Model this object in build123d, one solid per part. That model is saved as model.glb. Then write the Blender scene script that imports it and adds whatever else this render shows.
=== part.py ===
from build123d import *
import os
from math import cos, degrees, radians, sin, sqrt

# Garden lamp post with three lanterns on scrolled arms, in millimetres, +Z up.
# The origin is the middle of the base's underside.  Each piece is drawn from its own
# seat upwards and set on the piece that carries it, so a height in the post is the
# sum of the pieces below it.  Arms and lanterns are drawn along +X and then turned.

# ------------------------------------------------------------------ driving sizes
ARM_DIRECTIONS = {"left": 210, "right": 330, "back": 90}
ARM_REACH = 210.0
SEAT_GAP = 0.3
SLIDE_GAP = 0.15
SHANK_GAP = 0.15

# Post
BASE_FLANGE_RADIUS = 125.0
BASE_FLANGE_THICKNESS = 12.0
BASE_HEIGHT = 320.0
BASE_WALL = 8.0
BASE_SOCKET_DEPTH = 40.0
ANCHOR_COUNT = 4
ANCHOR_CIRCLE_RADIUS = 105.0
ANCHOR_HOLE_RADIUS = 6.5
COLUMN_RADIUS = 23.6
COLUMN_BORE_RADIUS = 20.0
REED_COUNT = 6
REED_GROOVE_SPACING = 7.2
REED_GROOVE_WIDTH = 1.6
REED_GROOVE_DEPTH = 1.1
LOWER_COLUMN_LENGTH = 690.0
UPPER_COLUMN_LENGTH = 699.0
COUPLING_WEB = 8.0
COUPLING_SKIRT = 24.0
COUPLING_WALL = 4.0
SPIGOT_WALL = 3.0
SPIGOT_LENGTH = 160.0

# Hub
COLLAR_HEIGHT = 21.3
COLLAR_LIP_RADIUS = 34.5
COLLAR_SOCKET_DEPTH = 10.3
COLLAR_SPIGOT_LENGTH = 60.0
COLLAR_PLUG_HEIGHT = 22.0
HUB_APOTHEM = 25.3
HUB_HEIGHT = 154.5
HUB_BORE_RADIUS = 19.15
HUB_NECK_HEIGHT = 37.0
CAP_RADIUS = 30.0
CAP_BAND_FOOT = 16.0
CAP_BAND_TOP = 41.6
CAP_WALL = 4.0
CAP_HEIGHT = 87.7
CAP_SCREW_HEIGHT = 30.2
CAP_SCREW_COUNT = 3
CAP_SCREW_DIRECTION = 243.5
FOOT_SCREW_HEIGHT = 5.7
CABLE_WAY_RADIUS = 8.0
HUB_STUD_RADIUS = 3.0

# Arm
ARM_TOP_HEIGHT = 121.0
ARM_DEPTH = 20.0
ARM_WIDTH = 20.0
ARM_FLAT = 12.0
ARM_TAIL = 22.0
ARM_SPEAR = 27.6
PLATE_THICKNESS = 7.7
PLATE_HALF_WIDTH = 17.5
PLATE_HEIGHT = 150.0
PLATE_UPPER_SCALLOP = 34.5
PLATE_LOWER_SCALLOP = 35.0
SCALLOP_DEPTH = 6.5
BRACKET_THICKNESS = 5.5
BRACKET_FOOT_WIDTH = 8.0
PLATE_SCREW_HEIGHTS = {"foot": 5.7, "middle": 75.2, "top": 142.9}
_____
What is expected: Write the whole listing out again. Keep every line exactly as it is.

Written answer:
Model this object in build123d, one solid per part. That model is saved as model.glb. Then write the Blender scene script that imports it and adds whatever else this render shows.
=== part.py ===
from build123d import *
import os
from math import cos, degrees, radians, sin, sqrt

# Garden lamp post with three lanterns on scrolled arms, in millimetres, +Z up.
# The origin is the middle of the base's underside.  Each piece is drawn from its own
# seat upwards and set on the piece that carries it, so a height in the post is the
# sum of the pieces below it.  Arms and lanterns are drawn along +X and then turned.

# ------------------------------------------------------------------ driving sizes
ARM_DIRECTIONS = {"left": 210, "right": 330, "back": 90}
ARM_REACH = 210.0
SEAT_GAP = 0.3
SLIDE_GAP = 0.15
SHANK_GAP = 0.15

# Post
BASE_FLANGE_RADIUS = 125.0
BASE_FLANGE_THICKNESS = 12.0
BASE_HEIGHT = 320.0
BASE_WALL = 8.0
BASE_SOCKET_DEPTH = 40.0
ANCHOR_COUNT = 4
ANCHOR_CIRCLE_RADIUS = 105.0
ANCHOR_HOLE_RADIUS = 6.5
COLUMN_RADIUS = 23.6
COLUMN_BORE_RADIUS = 20.0
REED_COUNT = 6
REED_GROOVE_SPACING = 7.2
REED_GROOVE_WIDTH = 1.6
REED_GROOVE_DEPTH = 1.1
LOWER_COLUMN_LENGTH = 690.0
UPPER_COLUMN_LENGTH = 699.0
COUPLING_WEB = 8.0
COUPLING_SKIRT = 24.0
COUPLING_WALL = 4.0
SPIGOT_WALL = 3.0
SPIGOT_LENGTH = 160.0

# Hub
COLLAR_HEIGHT = 21.3
COLLAR_LIP_RADIUS = 34.5
COLLAR_SOCKET_DEPTH = 10.3
COLLAR_SPIGOT_LENGTH = 60.0
COLLAR_PLUG_HEIGHT = 22.0
HUB_APOTHEM = 25.3
HUB_HEIGHT = 154.5
HUB_BORE_RADIUS = 19.15
HUB_NECK_HEIGHT = 37.0
CAP_RADIUS = 30.0
CAP_BAND_FOOT = 16.0
CAP_BAND_TOP = 41.6
CAP_WALL = 4.0
CAP_HEIGHT = 87.7
CAP_SCREW_HEIGHT = 30.2
CAP_SCREW_COUNT = 3
CAP_SCREW_DIRECTION = 243.5
FOOT_SCREW_HEIGHT = 5.7
CABLE_WAY_RADIUS = 8.0
HUB_STUD_RADIUS = 3.0

# Arm
ARM_TOP_HEIGHT = 121.0
ARM_DEPTH = 20.0
ARM_WIDTH = 20.0
ARM_FLAT = 12.0
ARM_TAIL = 22.0
ARM_SPEAR = 27.6
PLATE_THICKNESS = 7.7
PLATE_HALF_WIDTH = 17.5
PLATE_HEIGHT = 150.0
PLATE_UPPER_SCALLOP = 34.5
PLATE_LOWER_SCALLOP = 35.0
SCALLOP_DEPTH = 6.5
BRACKET_THICKNESS = 5.5
BRACKET_FOOT_WIDTH = 8.0
PLATE_SCREW_HEIGHTS = {"foot": 5.7, "middle": 75.2, "top": 142.9}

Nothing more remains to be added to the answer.